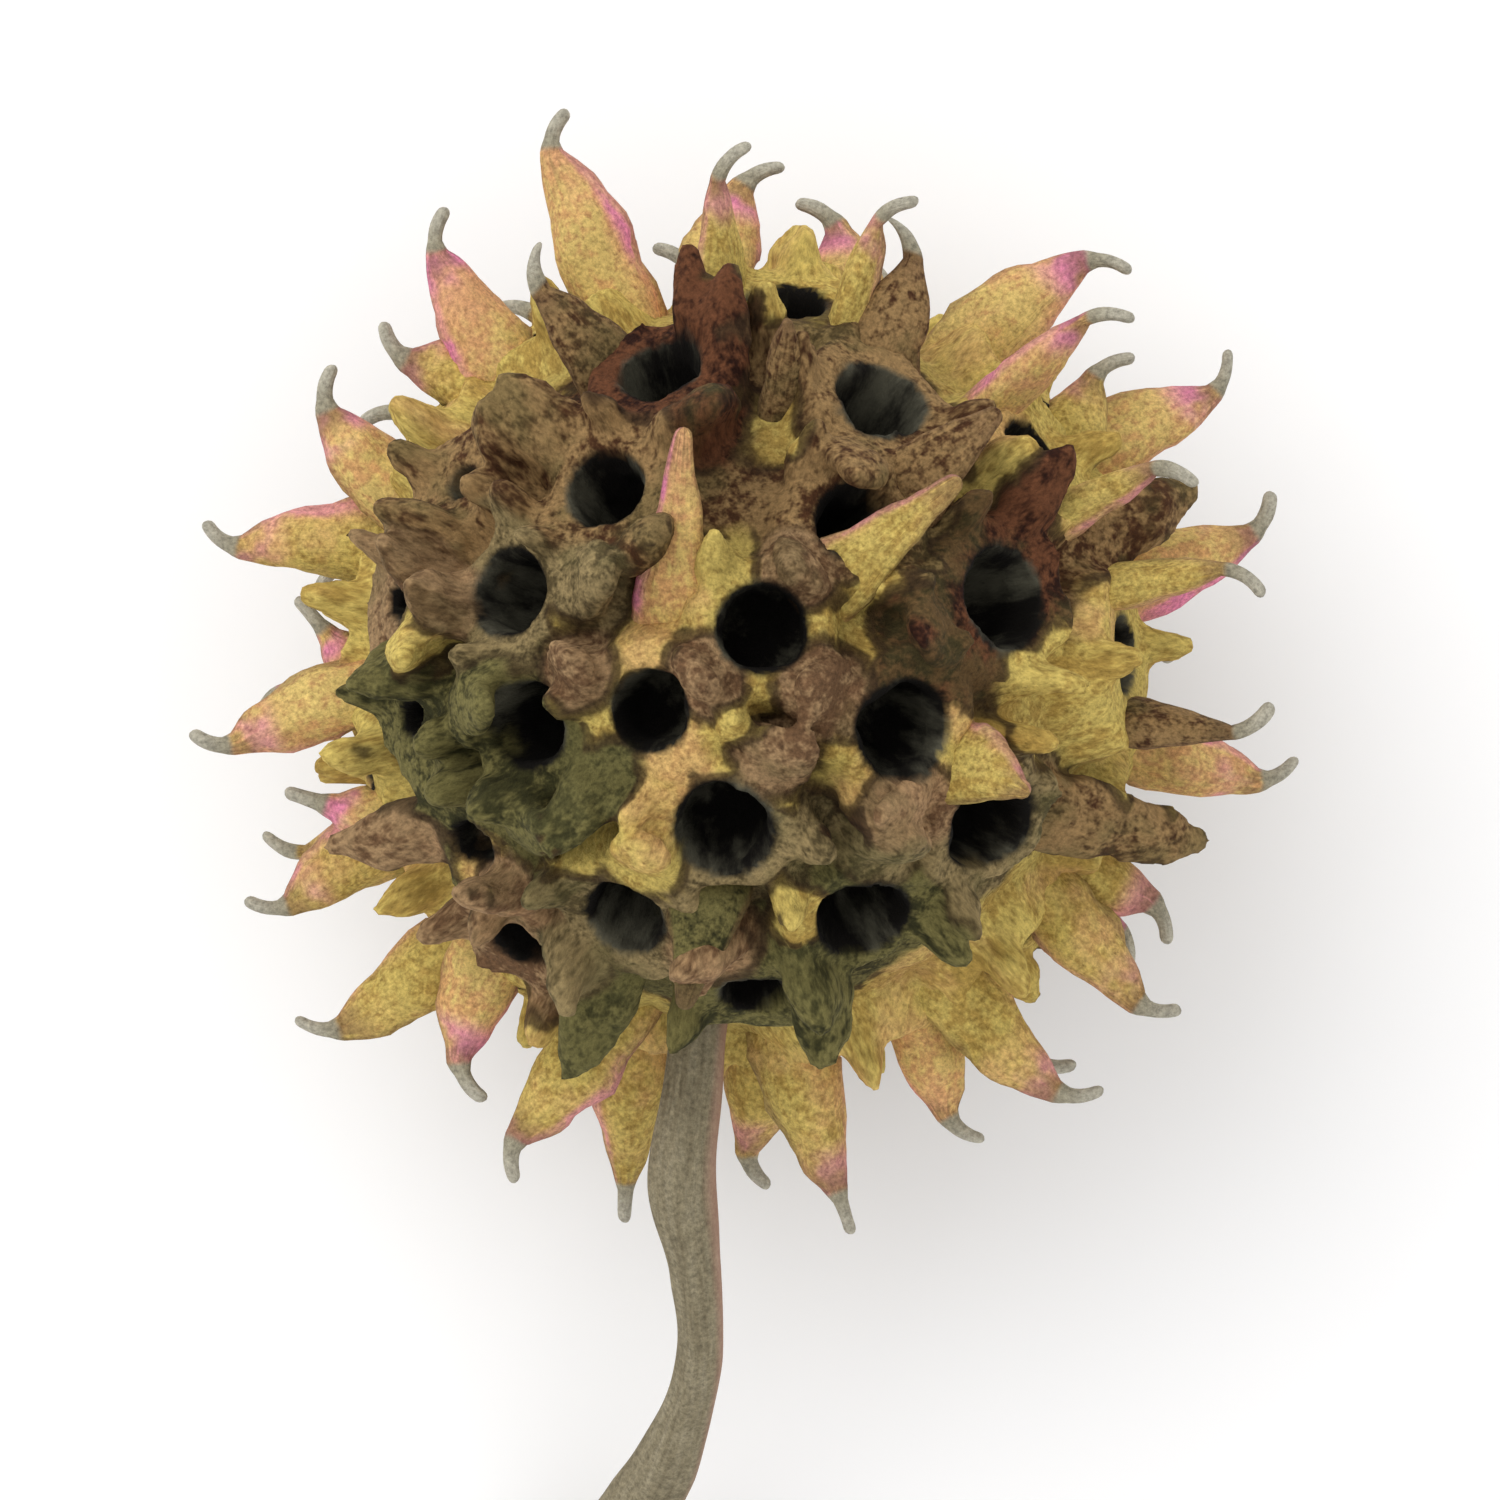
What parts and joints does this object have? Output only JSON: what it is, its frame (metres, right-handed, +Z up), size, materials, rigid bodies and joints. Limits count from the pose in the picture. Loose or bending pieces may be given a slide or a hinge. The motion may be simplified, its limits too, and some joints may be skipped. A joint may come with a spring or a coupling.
{
  "type": "sweetgum seed ball",
  "caption": "Dried round woody seed ball lying on a surface: hooked beaks stand in pairs round dark open mouths on every side, on a curved stalk.",
  "frame": {"origin": "on the surface that the ball lies on, under the middle of the box round head and stalk", "axes": "+Z up from the surface, -Y from the head towards the stalk's end, +X to the right of the head seen from above with the stalk pointing down"},
  "size_m": [0.0391, 0.0566, 0.0335],
  "materials": {
    "seed_head": "dry and matt: ochre yellow beaks with a rosy edge, brown and olive walls round near-black mouths, grey hooks",
    "stalk": "dry and matt grey-brown with fine lengthwise fibres"
  },
  "bodies": {
    "root": {"seed_head": "seed_head", "stalk": "stalk"}
  },
  "joints": []
}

Directive:
Extract the full listing above without altering anything.

Output:
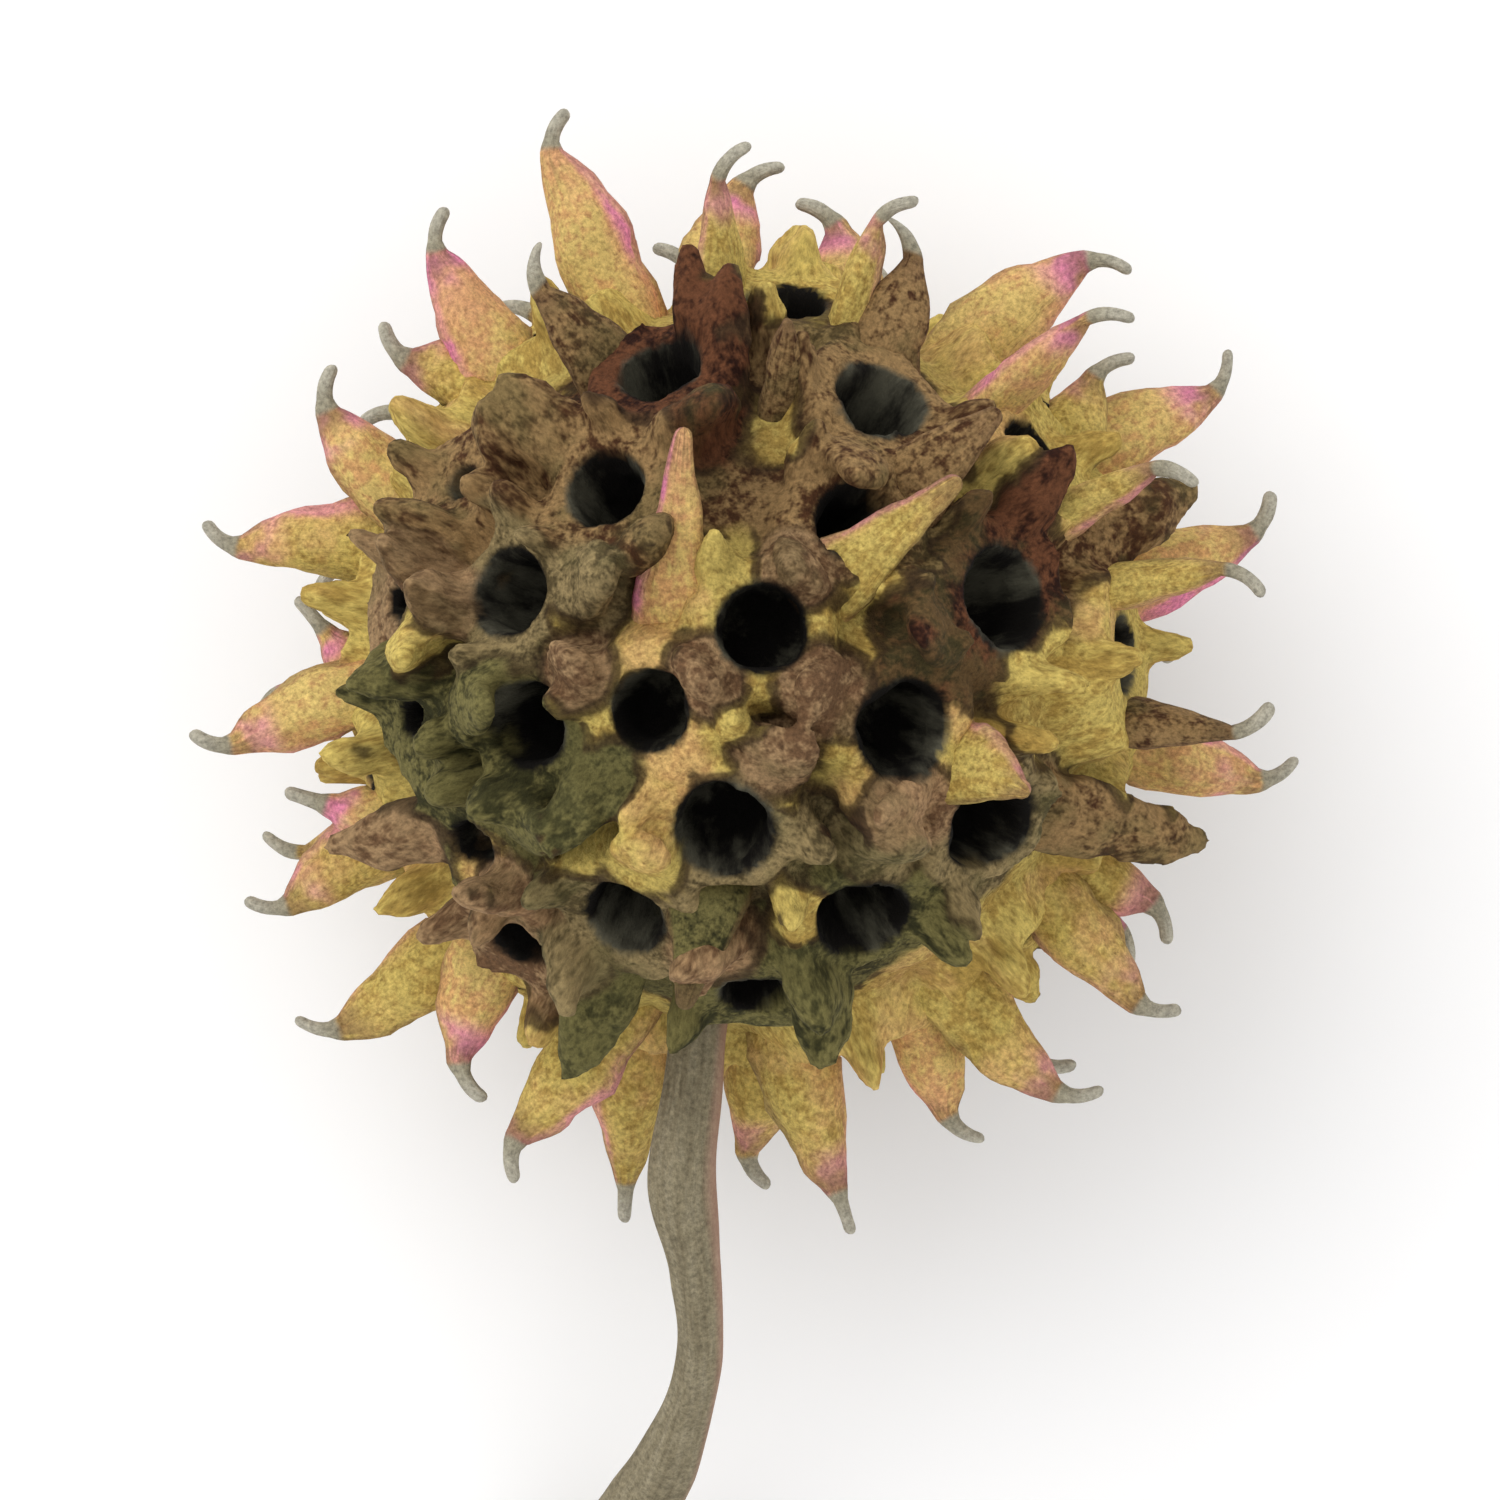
What parts and joints does this object have? Output only JSON: what it is, its frame (metres, right-handed, +Z up), size, materials, rigid bodies and joints. Limits count from the pose in the picture. Loose or bending pieces may be given a slide or a hinge. The motion may be simplified, its limits too, and some joints may be skipped. A joint may come with a spring or a coupling.
{
  "type": "sweetgum seed ball",
  "caption": "Dried round woody seed ball lying on a surface: hooked beaks stand in pairs round dark open mouths on every side, on a curved stalk.",
  "frame": {"origin": "on the surface that the ball lies on, under the middle of the box round head and stalk", "axes": "+Z up from the surface, -Y from the head towards the stalk's end, +X to the right of the head seen from above with the stalk pointing down"},
  "size_m": [0.0391, 0.0566, 0.0335],
  "materials": {
    "seed_head": "dry and matt: ochre yellow beaks with a rosy edge, brown and olive walls round near-black mouths, grey hooks",
    "stalk": "dry and matt grey-brown with fine lengthwise fibres"
  },
  "bodies": {
    "root": {"seed_head": "seed_head", "stalk": "stalk"}
  },
  "joints": []
}